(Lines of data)

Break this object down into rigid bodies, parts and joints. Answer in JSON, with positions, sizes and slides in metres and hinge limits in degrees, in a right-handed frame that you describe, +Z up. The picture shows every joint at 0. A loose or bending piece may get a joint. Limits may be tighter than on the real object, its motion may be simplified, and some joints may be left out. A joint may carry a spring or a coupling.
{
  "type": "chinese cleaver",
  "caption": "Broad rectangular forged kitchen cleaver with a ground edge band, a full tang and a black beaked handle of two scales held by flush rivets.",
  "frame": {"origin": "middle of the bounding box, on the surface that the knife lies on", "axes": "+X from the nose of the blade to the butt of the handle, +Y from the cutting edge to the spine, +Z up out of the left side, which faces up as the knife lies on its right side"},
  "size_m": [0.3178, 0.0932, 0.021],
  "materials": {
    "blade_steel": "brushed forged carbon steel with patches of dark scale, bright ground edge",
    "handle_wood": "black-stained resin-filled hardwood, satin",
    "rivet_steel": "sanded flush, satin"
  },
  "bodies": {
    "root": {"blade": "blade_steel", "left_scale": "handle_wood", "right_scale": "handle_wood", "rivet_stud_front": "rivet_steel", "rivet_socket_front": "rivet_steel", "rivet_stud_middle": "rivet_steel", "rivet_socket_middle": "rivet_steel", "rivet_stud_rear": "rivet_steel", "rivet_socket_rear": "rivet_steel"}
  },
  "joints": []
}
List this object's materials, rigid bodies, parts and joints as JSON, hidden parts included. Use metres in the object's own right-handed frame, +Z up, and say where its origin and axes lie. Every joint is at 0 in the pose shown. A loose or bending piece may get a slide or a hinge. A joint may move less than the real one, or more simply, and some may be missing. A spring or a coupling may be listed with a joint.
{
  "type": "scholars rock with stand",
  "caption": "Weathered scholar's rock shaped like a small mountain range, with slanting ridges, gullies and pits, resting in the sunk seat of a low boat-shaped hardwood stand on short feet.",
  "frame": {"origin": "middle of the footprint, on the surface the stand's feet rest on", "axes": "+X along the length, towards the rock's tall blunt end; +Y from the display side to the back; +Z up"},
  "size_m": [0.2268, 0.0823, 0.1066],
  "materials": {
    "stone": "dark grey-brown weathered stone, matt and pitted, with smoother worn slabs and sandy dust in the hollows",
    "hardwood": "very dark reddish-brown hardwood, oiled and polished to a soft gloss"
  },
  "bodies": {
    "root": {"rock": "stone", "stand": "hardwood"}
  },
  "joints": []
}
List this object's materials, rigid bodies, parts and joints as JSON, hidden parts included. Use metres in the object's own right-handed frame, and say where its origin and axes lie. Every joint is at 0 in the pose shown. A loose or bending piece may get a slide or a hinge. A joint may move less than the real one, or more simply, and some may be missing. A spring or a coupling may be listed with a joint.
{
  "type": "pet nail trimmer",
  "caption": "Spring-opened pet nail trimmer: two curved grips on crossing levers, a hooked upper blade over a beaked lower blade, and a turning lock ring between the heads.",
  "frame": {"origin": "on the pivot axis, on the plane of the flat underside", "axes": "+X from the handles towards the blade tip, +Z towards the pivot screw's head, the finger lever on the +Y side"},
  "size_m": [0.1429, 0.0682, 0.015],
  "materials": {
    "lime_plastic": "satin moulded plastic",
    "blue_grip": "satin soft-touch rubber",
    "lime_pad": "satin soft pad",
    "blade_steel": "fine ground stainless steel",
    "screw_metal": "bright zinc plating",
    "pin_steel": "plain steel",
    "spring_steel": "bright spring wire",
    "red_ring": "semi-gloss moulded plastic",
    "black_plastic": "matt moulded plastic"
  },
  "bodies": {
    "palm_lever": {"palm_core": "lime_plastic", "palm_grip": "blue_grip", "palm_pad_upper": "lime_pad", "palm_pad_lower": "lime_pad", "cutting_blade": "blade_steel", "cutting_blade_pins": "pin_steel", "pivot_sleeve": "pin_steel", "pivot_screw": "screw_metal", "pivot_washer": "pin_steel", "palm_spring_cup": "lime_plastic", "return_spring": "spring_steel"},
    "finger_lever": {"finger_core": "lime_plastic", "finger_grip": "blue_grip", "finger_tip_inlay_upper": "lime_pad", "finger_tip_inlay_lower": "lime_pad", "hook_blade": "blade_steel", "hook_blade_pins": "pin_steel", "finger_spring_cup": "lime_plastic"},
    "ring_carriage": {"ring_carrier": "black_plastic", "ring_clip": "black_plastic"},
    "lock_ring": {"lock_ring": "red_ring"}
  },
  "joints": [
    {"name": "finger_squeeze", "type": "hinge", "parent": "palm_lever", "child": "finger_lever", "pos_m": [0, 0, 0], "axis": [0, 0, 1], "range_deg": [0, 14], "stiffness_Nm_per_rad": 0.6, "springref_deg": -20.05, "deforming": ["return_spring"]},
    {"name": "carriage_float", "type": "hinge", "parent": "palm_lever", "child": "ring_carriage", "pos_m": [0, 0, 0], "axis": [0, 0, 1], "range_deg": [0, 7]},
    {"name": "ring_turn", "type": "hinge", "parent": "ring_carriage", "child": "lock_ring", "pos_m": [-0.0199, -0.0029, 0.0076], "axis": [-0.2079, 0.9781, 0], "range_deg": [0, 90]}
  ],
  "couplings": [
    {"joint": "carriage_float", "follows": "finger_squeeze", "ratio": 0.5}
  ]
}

--

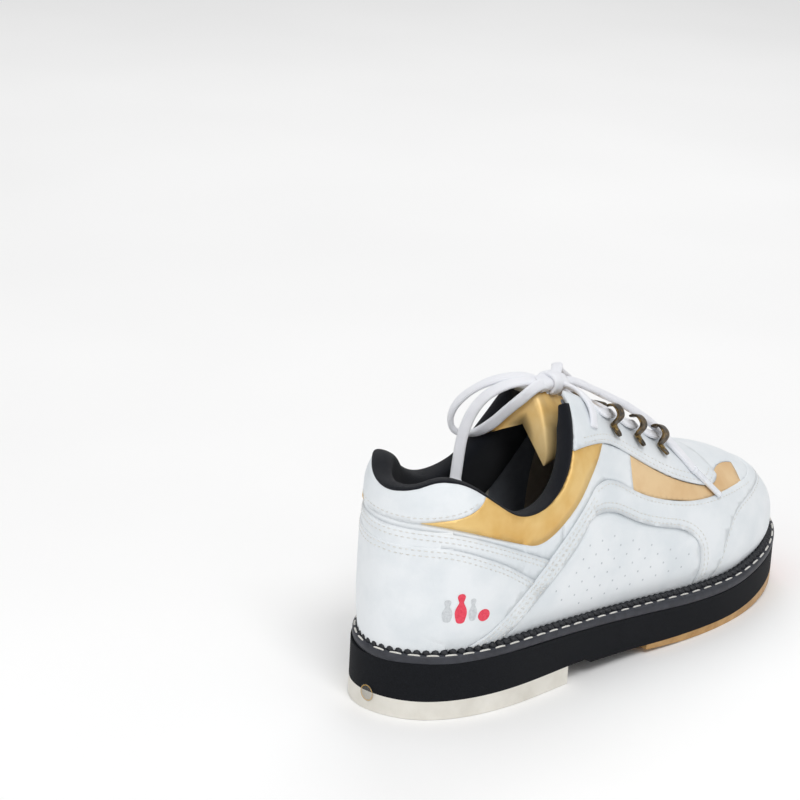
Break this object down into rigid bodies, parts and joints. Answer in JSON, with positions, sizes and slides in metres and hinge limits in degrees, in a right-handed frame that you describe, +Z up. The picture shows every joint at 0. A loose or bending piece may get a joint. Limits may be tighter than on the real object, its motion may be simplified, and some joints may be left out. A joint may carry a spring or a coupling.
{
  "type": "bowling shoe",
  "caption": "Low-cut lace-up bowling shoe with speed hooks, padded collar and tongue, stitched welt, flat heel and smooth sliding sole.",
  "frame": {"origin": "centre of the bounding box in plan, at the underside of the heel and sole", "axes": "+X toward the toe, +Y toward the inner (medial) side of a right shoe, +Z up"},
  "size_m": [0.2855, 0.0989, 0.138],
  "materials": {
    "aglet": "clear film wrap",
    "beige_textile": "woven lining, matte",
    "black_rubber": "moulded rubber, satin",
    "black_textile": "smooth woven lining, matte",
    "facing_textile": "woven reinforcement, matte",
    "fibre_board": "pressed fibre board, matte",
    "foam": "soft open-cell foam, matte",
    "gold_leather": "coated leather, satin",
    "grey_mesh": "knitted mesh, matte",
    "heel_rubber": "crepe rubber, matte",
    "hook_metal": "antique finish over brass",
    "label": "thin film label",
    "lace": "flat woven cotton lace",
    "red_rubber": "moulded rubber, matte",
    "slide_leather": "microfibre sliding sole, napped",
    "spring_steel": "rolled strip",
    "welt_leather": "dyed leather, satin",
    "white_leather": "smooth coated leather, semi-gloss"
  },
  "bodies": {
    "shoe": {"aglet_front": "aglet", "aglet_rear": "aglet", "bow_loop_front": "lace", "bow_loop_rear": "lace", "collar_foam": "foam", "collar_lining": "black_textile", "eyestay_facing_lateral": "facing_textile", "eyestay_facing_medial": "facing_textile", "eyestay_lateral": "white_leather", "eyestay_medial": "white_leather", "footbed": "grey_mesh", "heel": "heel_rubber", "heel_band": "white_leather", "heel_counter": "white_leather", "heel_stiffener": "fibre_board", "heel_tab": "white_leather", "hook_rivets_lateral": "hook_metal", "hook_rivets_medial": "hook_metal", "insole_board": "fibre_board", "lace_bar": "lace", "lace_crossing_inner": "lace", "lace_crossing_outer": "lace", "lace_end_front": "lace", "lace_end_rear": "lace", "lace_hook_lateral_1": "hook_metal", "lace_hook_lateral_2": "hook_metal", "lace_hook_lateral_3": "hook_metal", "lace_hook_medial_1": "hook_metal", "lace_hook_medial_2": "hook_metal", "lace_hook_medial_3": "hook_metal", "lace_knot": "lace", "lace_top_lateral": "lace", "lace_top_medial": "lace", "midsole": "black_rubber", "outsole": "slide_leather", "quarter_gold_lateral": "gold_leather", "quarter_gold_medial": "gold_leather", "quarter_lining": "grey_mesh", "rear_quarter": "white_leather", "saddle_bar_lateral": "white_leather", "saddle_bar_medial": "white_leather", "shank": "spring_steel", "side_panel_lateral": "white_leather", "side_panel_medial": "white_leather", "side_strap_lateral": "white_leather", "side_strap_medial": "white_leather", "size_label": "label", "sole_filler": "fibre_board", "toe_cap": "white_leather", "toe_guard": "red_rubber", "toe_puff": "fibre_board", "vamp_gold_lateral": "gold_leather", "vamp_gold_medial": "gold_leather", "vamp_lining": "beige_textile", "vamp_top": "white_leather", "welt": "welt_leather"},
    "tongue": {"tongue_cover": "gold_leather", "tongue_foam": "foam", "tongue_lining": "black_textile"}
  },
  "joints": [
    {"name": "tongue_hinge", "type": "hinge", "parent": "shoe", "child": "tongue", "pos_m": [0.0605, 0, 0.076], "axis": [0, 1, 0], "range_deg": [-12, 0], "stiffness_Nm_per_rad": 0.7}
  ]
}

=== Set problem ===
Gather all lines with the string "object" from the data.

=== Answer to the problem ===
Break this object down into rigid bodies, parts and joints. Answer in JSON, with positions, sizes and slides in metres and hinge limits in degrees, in a right-handed frame that you describe, +Z up. The picture shows every joint at 0. A loose or bending piece may get a joint. Limits may be tighter than on the real object, its motion may be simplified, and some joints may be left out. A joint may carry a spring or a coupling.
List this object's materials, rigid bodies, parts and joints as JSON, hidden parts included. Use metres in the object's own right-handed frame, +Z up, and say where its origin and axes lie. Every joint is at 0 in the pose shown. A loose or bending piece may get a slide or a hinge. A joint may move less than the real one, or more simply, and some may be missing. A spring or a coupling may be listed with a joint.
List this object's materials, rigid bodies, parts and joints as JSON, hidden parts included. Use metres in the object's own right-handed frame, and say where its origin and axes lie. Every joint is at 0 in the pose shown. A loose or bending piece may get a slide or a hinge. A joint may move less than the real one, or more simply, and some may be missing. A spring or a coupling may be listed with a joint.
Break this object down into rigid bodies, parts and joints. Answer in JSON, with positions, sizes and slides in metres and hinge limits in degrees, in a right-handed frame that you describe, +Z up. The picture shows every joint at 0. A loose or bending piece may get a joint. Limits may be tighter than on the real object, its motion may be simplified, and some joints may be left out. A joint may carry a spring or a coupling.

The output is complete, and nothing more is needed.